Melo’s vintage 28-point performance, which included a typical late jumper to dagger the Charlotte Hornets 95-93 on Sunday, made him the 40 th player in NBA history to drop 20,000 points.
With 7:42 remaining in the opening quarter, point guard Shane Larkin found an open Anthony on the wing for a trey. At just 30 years old, there's a very strong chance he'll be in the top 10 by the time he retires.
''I never thought I would be here actually talking about me reaching that milestone,'' Anthony said. ''I'm definitely humbled by this experience. I (guess I) got more to go.''
A lot more.
In fact, at 30yrs and 157 days old, Melo became the 6th youngest in NBA history to reach 20k career points. LeBron youngest (28yrs, 17days)
Let’s put this man’s career in further perspective.
To reach Wilt Chamberlain, who is currently fifth on the all-time scoring list at 31,419, he needs another 11,419 points. That would take approximately another six seasons of 1,900 points, which he has reached in every non-lockout campaign since 2009.
Knicks fans should bask in the moment. From here on in, every Anthony accomplishment will be intertwined with the fate of the Knicks franchise—good and bad.
After signing a five-year contract, he will be pounding that NY pavement for the duration of his prime years. Regardless of what haters say, Anthony has spent over a decade in the NBA proving that he can get buckets with the best of em’. So did Karl Malone, Charles Barkley and Patrick Ewing, but they never held that shiny ball.

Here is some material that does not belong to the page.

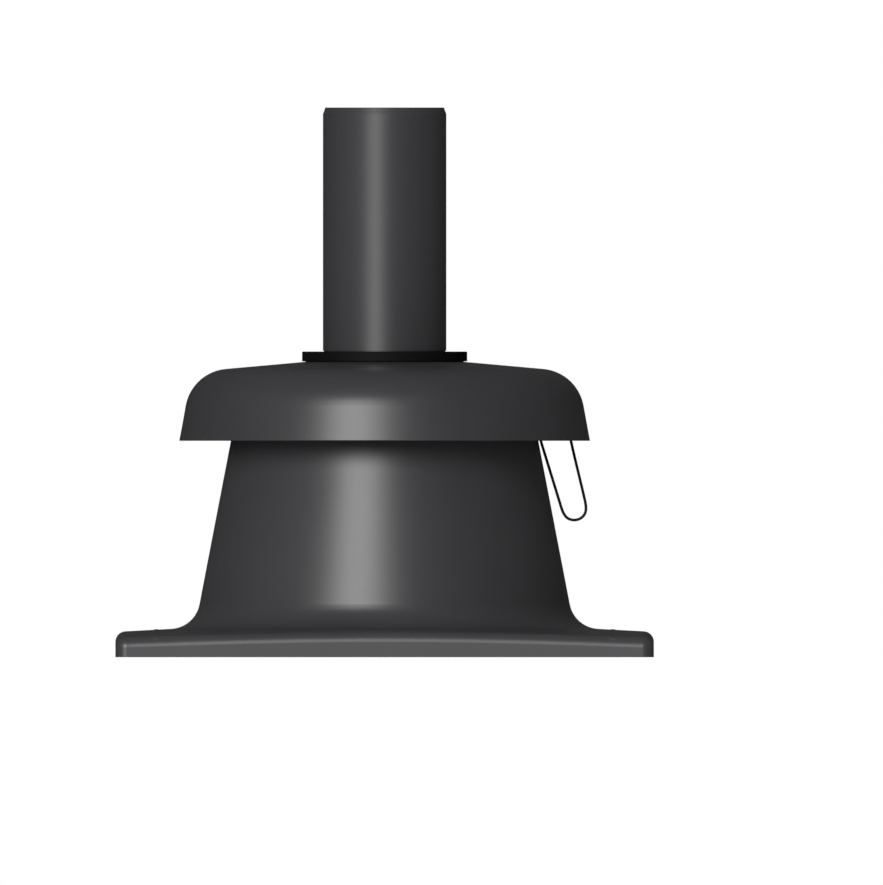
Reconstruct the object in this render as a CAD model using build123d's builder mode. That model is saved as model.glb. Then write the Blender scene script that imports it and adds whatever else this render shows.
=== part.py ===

Good thing for the Knicks that they have plenty of time to still try and make that happen with Melo leading the charge. In the meantime, fans get to witness poetry in motion and the many, many more electric nights. Probably enough to fill up the Hudson River, although in the end, even that may never fully satisfy the unreachable expectations thrust upon a max-money basketball god.